What exactly does this mean? The following video explains it briefly and clearly:

It can be challenging to think of this as a dimension in the way most people are used to that term. It boils down to being a ratio that's simply stating how much more detail can you expect for any given scaling factor. In the Sierpinski triangle example above, the detail will increase by a factor of 1.5849 (approximately) unit for every unit you scale the image. Put in an overly-simplified way, think of the number as an indicator of how much more “stuff” you can expect to be revealed when you zoom in on the image.

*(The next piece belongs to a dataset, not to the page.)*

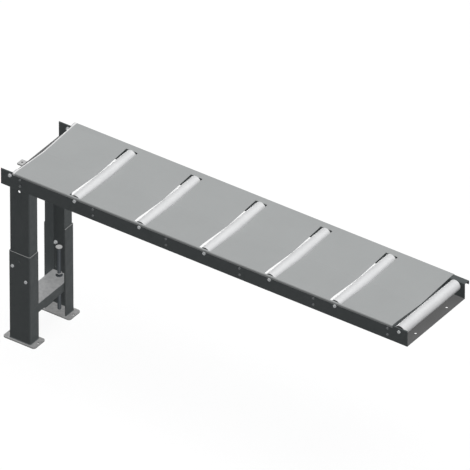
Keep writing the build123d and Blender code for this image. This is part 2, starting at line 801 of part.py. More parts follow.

You can find a list of patterned fractals and their respective dimensions here. The approach used above is easy enough to understand when you're using a pre-determined pattern, but what about the problem of the coastline of Britain? That's a naturally-created shape, so you might think it would be challenging to analyze it.

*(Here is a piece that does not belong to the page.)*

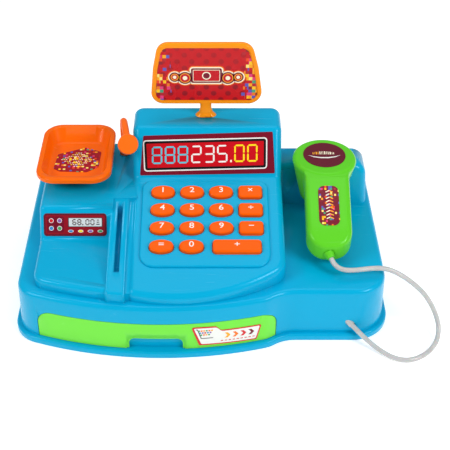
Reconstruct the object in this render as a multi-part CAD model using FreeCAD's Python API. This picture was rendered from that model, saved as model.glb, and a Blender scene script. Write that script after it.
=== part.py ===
"""Toy cash register with a hand scanner: one STEP file per separate piece, in millimetres.

X runs to the right, Y to the back and Z up. The origin is the middle of the foot, on the table.
"""

import FreeCAD, Part
import math
import os

Vector = FreeCAD.Vector

# Foot, deck and walls of the housing
FOOT_HALF_WIDTH = 150.0
FOOT_BACK = 93.3
FOOT_HEIGHT = 6.0
FOOT_RING = 9.0
BULGE_CENTRE = (-31.5, 216.2)
BULGE_RADIUS = 309.5
BULGE_RIGHT_END = 50.0
FRONT_LEFT_RADIUS = 25.0
FRONT_RIGHT_RADIUS = 30.0
BACK_RADIUS = 14.0
STRAIGHT_FRONT = -73.5
S_BEND_RADIUS = 20.0
S_BEND_ANGLE = 36.0
FOOT_LEDGE = 3.8
WALL_DRAFT = 1.6
DECK_HEIGHT = 48.0
DECK_ROUNDING = 4.0
WALL = 2.2
BURIED = 30.0
HIGH = 220.0
FAR = 200.0

# Console: sloped key panel and display box
CONSOLE_LEFT = -57.3
CONSOLE_RIGHT = 65.5
CONSOLE_BACK = 86.5
CONSOLE_FRONT_ARC = ((-57.3, -78.6), (-9.0, -82.8), (65.5, -54.5))
PANEL_HEIGHT = 77.0
PANEL_RISE = 0.25
DISPLAY_FOOT = 30.8
DISPLAY_LEAN = 33.0
DISPLAY_TOP = 119.5
CONSOLE_ROUNDING = 6.0
CREASE = 3.0
PANEL_ANGLE = math.degrees(math.atan(PANEL_RISE))

# Raised key pad and the keys, in the panel's own plane
PAD_LEFT, PAD_RIGHT = -49.0, 53.5
PAD_NEAR, PAD_FAR = -59.0, 27.0
PAD_HEIGHT = 2.0
KEY_WIDTH, KEY_DEPTH = 19.2, 12.4
KEY_END_RADIUS = 5.2
KEY_SQUARE_RADIUS = 3.0
KEY_PROUD = 3.2
KEY_GAP = 0.55
KEY_FLANGE = 1.0
KEY_COLUMNS = (-31.9, -8.3, 15.2, 38.9)
KEY_ROWS = (13.35, -4.75, -22.9, -41.05)
WIDE_KEY_X = 27.3
WIDE_KEY_WIDTH = 38.2
KEY_NAMES = (
    ("1", "2", "3", "multiply"),
    ("4", "5", "6", "divide"),
    ("7", "8", "9", "minus"),
    ("equals", "0", "plus"),
)

KEY_TRAVEL = 2.0
KEY_UNDERSIDE = -1.7
KEY_FLANGE_THICKNESS = 1.2
BOARD_TOP = -8.4
BOARD_THICKNESS = 1.6
MAT_THICKNESS = 0.9
DOME_RISE = 0.3
PLUNGER_END = BOARD_TOP + MAT_THICKNESS + DOME_RISE + 0.2 + KEY_TRAVEL
BOARD_POSTS_X = (-46.0, 50.5)
BOARD_POSTS_Y = (-51.5, -13.8, 24.5)
BOARD_LEFT, BOARD_RIGHT = -50.0, 54.5
BOARD_NEAR, BOARD_FAR = -55.0, 27.5

# Scale block and card-slot ridge on the left
BLOCK_LEFT = -131.0
BLOCK_TOP = 80.5
BLOCK_BACK = 86.0
PLATFORM_HEIGHT = 57.5
PLATFORM_BACK = -17.0
SLANT_TOP = -3.0
BLOCK_FRONT_INSET = 13.0
RIDGE_LEFT, RIDGE_RIGHT = -74.0, -58.9
RIDGE_FRONT_INSET = 10.6
RIDGE_START = 8.0
RIDGE_DROP = 0.9
SLOT_LEFT, SLOT_RIGHT = -68.7, -63.9
SLOT_NEAR, SLOT_FAR = -50.0, 4.0
SLOT_DEPTH = 13.0

# Scanner cradle on the right
CRADLE_RIGHT = 140.5
CRADLE_FRONT = 41.0
CRADLE_BACK = 74.0
CRADLE_TOP = 84.0
CRADLE_LEAN = 9.0
CRADLE_CORNER = 12.0
CRADLE_KINK = DECK_HEIGHT - 5.0
CRADLE_ROUNDING = 6.0
SCANNER_X, SCANNER_Y = 100.5, 39.5
HEAD_TOP = 100.0
HEAD_BOTTOM = 63.0
HEAD_TOP_RADIUS = 27.0
HEAD_BOTTOM_RADIUS = 18.5
CRADLE_GAP = 0.8

# Hand scanner
GRIP_WIDTH = 36.0
GRIP_THICKNESS = 20.0
GRIP_RISE = 0.568
GRIP_NEAR = -40.0
GRIP_CREASE = 13.0
SHELL_WALL = 2.0
TRIGGER_NEAR, TRIGGER_FAR = -15.0, -3.0
TRIGGER_HALF_WIDTH = 5.5
TRIGGER_TRAVEL = 1.4
TRIGGER_PROUD = TRIGGER_TRAVEL + 0.4
LENS_RADIUS = 11.5
NUB_RADIUS, NUB_TIP_RADIUS, NUB_LENGTH = 4.6, 3.0, 5.0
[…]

If you recall that we're comparing level of detail to level of scaling, however, then the process of calculating them is just that: comparing scale to detail. Here's a video explaining the process:

The generalized formula for a fractal dimension, then, is D = log(N)/log(1/r), where N is the ratio of detail, and r is the ratio of the measurement scales. You might think a mistake is made in the above video, since 4 inches gave us 8 steps and .5 inches gave us 110 steps, shouldn't the formula be log(110/8)/log(.5/4)? Note the 1 in the log(1/r) - it effectively flips the bottom ratio, and gives us a positive dimension instead of a negative one.

The work in the video was a quick-and-dirty measurement, resulting in log(110/8)/log(4/.5) = 1.26. This is actually pretty close to the actual answer of 1.25, as measured in Lewis Fry Richardson's original paper.

Mandelbrot's original British coastline paper is a little complex to read, as the application of the fractal dimension isn't a matter of a straightforward multiplication. However, there's a very accessible discussion, including more resources, about the British coastline paradox over at Ask Dr. Math.

I suppose I could pursue this further, but this is all the detail I'm showing at this level.